Pawlenty exhorted conservatives not to be "Country Club Republicans," but "Sam's Club Republicans" who stand up for middle-class interests. And meant ending the ban of cheap prescription drugs from Canada, investing in clean energy and doing something to expand health insurance coverage to millions.

It was a quietest crowd response I heard at CPAC.

At the time, the Weekly Standard reported the speech as successfully winning over skeptical conservatives. But that certainly wasn't my impression.

And I don't think it was Tim Pawlenty's either.

Faced with a conservative base drowning in the Tea Party fever swamp, Pawlenty never dared to distinguish himself from the presidential primary field as a "Sam's Club Republican."
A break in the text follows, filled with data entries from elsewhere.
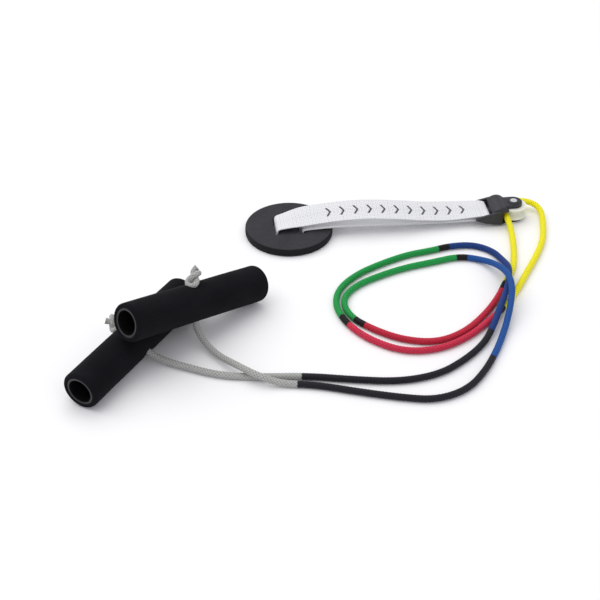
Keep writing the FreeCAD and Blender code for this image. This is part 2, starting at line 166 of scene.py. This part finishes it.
BLOCK_DARK = (0.0085, 0.0090, 0.0120)
BLOCK_LIGHT = (0.0150, 0.0158, 0.0200)
COLOURS = {
    "yellow": (0.960, 0.880, 0.016), "marker": (0.008, 0.006, 0.006), "red": (0.560, 0.022, 0.052),
    "bright_red": (0.640, 0.030, 0.075), "green": (0.012, 0.330, 0.065), "blue": (0.012, 0.085, 0.330),
    "dark_blue": (0.011, 0.046, 0.215), "black": (0.013, 0.013, 0.018), "silver": (0.430, 0.440, 0.415),
}
# Each strand's zones, as the distance from the pulley at which each one ends.
ZONES_A = [(0.107, "yellow"), (0.1185, "marker"), (0.274, "red"), (0.285, "marker"), (0.4345, "green"),
           (0.4445, "marker"), (0.601, "blue"), (0.7785, "black"), (2.0, "silver")]
ZONES_B = [(0.209, "yellow"), (0.2185, "marker"), (0.371, "bright_red"), (0.383, "marker"),
           (0.531, "green"), (0.5415, "marker"), (0.7035, "dark_blue"), (0.8805, "black"), (2.0, "silver")]


# ---------------------------------------------------------------- camera, light and floor

def facing(place, target):
    """The turn of a camera or light at a place that looks at the target."""
    return (Vector(target) - Vector(place)).to_track_quat("-Z", "Y").to_euler()


def make_camera():
    data = bpy.data.cameras.new("camera")
    data.sensor_width = 36
    data.lens = CAMERA_LENS_MM
    data.clip_start = 0.01
    camera = bpy.data.objects.new("camera", data)
    bpy.context.scene.collection.objects.link(camera)
    camera.location = CAMERA_PLACE
    camera.rotation_euler = facing(CAMERA_PLACE, CAMERA_TARGET)
    bpy.context.scene.camera = camera


def make_light(name, place, size, power, colour):
    data = bpy.data.lights.new(name, "AREA")
    data.shape = "DISK"
    data.size = size
    data.energy = power
    data.color = colour
    light = bpy.data.objects.new(name, data)
    light.location = place
    light.rotation_euler = facing(place, LIT_MIDDLE)
    bpy.context.scene.collection.objects.link(light)


def make_studio():
    """A large soft light overhead and a little to the left, in a white room."""
    world = bpy.data.worlds.new("studio")
    bpy.context.scene.world = world
    world.use_nodes = True
    background = world.node_tree.nodes["Background"]
    background.inputs["Color"].default_value = (0.94, 0.94, 1.0, 1.0)
    background.inputs["Strength"].default_value = 0.80
    make_light("key", (-0.55, 0.40, 1.70), 2.6, 22.0, (1.0, 0.985, 0.93))
    make_light("fill", (0.9, -1.3, 1.1), 1.4, 1.5, (0.95, 0.97, 1.0))
    bpy.context.scene.view_settings.view_transform = "Standard"


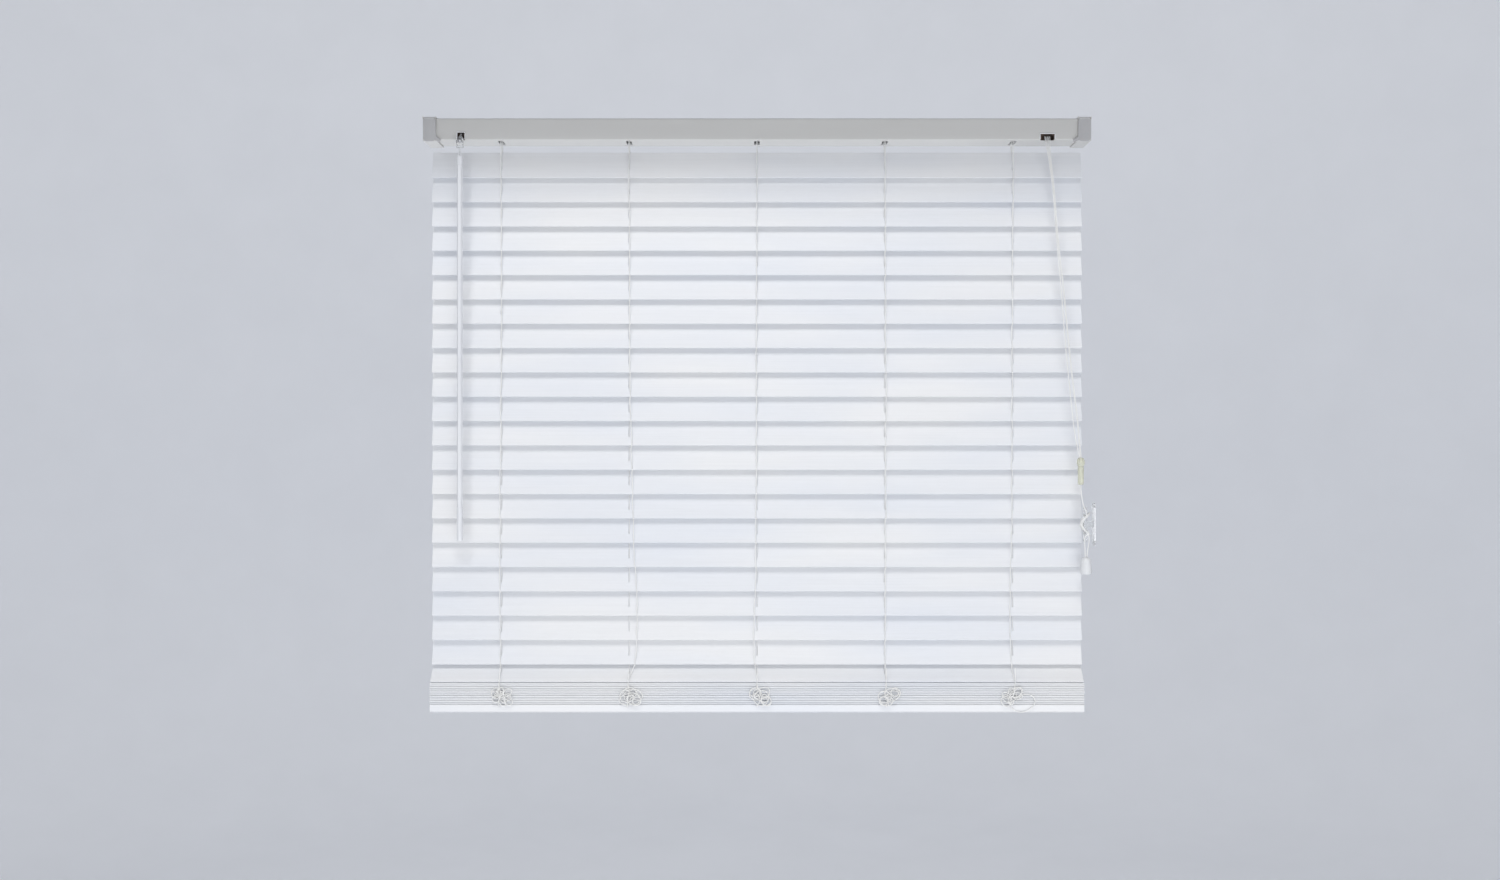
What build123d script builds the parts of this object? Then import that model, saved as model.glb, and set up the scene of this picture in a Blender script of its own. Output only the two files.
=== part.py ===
from build123d import *
import os
from math import cos, pi, radians, sin, tan

# Venetian blind, 120 cm wide, with 50 mm slats. Millimetres.
# Origin: centre of the top plane of the two box brackets, where they meet the ceiling of the recess.
# +X right as seen from the room, +Y towards the window, +Z up, so everything hangs below z = 0.

# ---- driving dimensions ----
blind_wide = 1200
sheet = 1.6

bracket_wide = 24
bracket_deep = 62
bracket_floor = -42.6
bracket_screw_x = 588
bracket_screw_y = 18
bracket_screw_z = (-12, -32)
bracket_screw_r = 2.4

rail_long = 1195
rail_deep = 57
rail_top = -1.9
rail_high = 38.5
rail_sheet = 1.0
rail_mouth = 40
rail_floor_inside = rail_top - rail_high + rail_sheet

ladder_spacing = 232
ladder_xs = [ladder_spacing * n for n in (-2, -1, 0, 1, 2)]
string_r = 0.8
string_y = 8.7
cord_r = 0.7

slat_long = 1178
slat_wide = 50
slat_thick = 2.8
slat_edge_r = 1.3
route_long = 18
route_wide = 3
slat_count = 22
slat_pitch = 44.1
first_slat_z = -81
closed_angle = 75
first_carried_slat = 9

stack_count = 12
stack_pitch = 3.15
stack_top = -1018
bottom_rail_high = 15
bottom_rail_top = stack_top - stack_count * stack_pitch - 0.2
leaning_angle = 46
leaning_pivot = (-20, stack_top + slat_thick / 2 + 0.3)

rod_z = -20
rod_wide = 6
drum_r = 7.5
drum_long = 16
journal_r = 4.4
running_gap = 0.3

tilter_x = -532
stem_r = 3
ball_r = 4
wand_y = -38
hook_z = -44
wand_top = -72
wand_bottom = -760
wand_flats = 8.7

lock_x = 522
lock_roller_r = 3.5

wall_x = 604.5
cleat_z = -731
joiner_x = 579.5
joiner_top = -612
joiner_bottom = -660
tassel_x = 588.8
tassel_top = -790
tail_r = 1.0

os.makedirs("parts", exist_ok=True)


def write(part, name):
    """Label one finished piece and write it to its own file."""
    part.label = name
    export_step(part, f"parts/{name}.step")


def slat_z(number):
    """Height of the axis that a hanging slat tilts about, counted from 1 at the top."""
    return first_slat_z - slat_pitch * (number - 1)


def tilted_plane(y, z, angle):
    """Plane of a slat: its x runs along the blind and its y from the front edge to the back edge."""
    return Plane(
        origin=(0, y, z),
        x_dir=(1, 0, 0),
        z_dir=(0, -sin(radians(angle)), cos(radians(angle))),
    )


def make_slat(plane):
    """One flat slat with rounded long edges and a route slot for each lift cord."""
    with BuildPart() as slat:
        with BuildSketch(plane.offset(-slat_thick / 2)):
            Rectangle(slat_long, slat_wide)
        extrude(amount=slat_thick)
        long_edges = slat.edges().filter_by(Axis.X)
        fillet(long_edges, slat_edge_r)
        with BuildSketch(plane.offset(-slat_thick)):
            with Locations(*[(x, 0) for x in ladder_xs]):
                SlotOverall(route_long, route_wide, rotation=90)
        extrude(amount=2 * slat_thick, mode=Mode.SUBTRACT)
    return slat.part


def corner_radii(points):
    """A radius for each inner point of a cord's route, as large as its two runs allow."""
    corners = [Vector(*p) for p in points]
    radii = []
    for before, here, after in zip(corners, corners[1:], corners[2:]):
        run_in = here - before
        run_out = after - here
        half_turn = radians(run_in.get_angle(run_out)) / 2
        shorter = min(run_in.length, run_out.length)
        radii.append(0.45 * shorter / tan(half_turn))
    return radii


def make_cord(name, points, radius):
    """A round cord along straight runs joined by tangent arcs; prints its radii and its volume."""
    radii = corner_radii(points)
    with BuildPart() as cord:
        with BuildLine():
            path = FilletPolyline(*points, radius=radii)
        with BuildSketch(Plane(origin=path @ 0, z_dir=path % 0)):
            Circle(radius)
        sweep()
    expected = pi * radius**2 * path.length
    print(name, "length", round(path.length, 1), "radii", [round(r, 1) for r in radii])
    print(name, "volume", round(cord.part.volume), "of", round(expected))
    return cord.part


# ---- box brackets, the two ends that carry the headrail ----
bracket_back = bracket_deep / 2
bracket_front = -bracket_deep / 2 + 0.7
gate_axis_y = -32
gate_axis_z = -1.8
lug_front = gate_axis_y - 2
lug_back = bracket_front + 1.2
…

He didn't rebut the right-wing screeching about "ObamaCare" even though the approach of the Affordable Care Act is exactly what Pawlenty urged in 2006. Instead, he denied his past words.

He didn't call upon Republicans to pursue a market-based approach to capping carbon emissions and investing in clean energy. Instead, he called his past support for "cap-and-trade" just one of his "clunkers."

He didn't propose any tax reform geared to Sam's Club shoppers. Instead, he offered more the Republican same to the country club.

Instead of having a candidacy that was about something and based on his true beliefs, he flailed about as a milquetoast mimic of wingnut soundbites ... until his pathetic showing in the Ames straw poll prompted him to put his campaign out of his misery.

Perhaps Pawlenty was acting rationally. Perhaps there is simply no home in today's Republican Party for even a smidgen of sanity, a dose of reality, an ounce of fact-based policymaking on behalf of the middle class.

But Pawlenty's fizzle proves that there is only so much pandering to the conservative fringe that the market can bear. There isn't enough room on the stage for eight candidates all mouthing the same crackpot lines.

What if Pawlenty stuck to his vision?

What if Pawlenty tried to shake up a Republican Party that hit its highest unfavorable rating in CNN polling history after the public recoiled from its debt limit posturing.

What if Pawlenty spoke to votes how a leader speaks to adults, instead of how a demagogue speaks to lunatics?

Might he have found a constituency that no one is bothering to tap, enough to win if conservatives split their votes among the other candidates??

And more importantly, might he have forced his party to rethink the extremist path the Tea Party is leading it down?

It's a theory Pawlenty proved to meek to test.

He may have lost anyway. But in running as just another conservative, he not only lost big, he'll also be forgotten quickly.

Are you paying attention Jon Huntsman?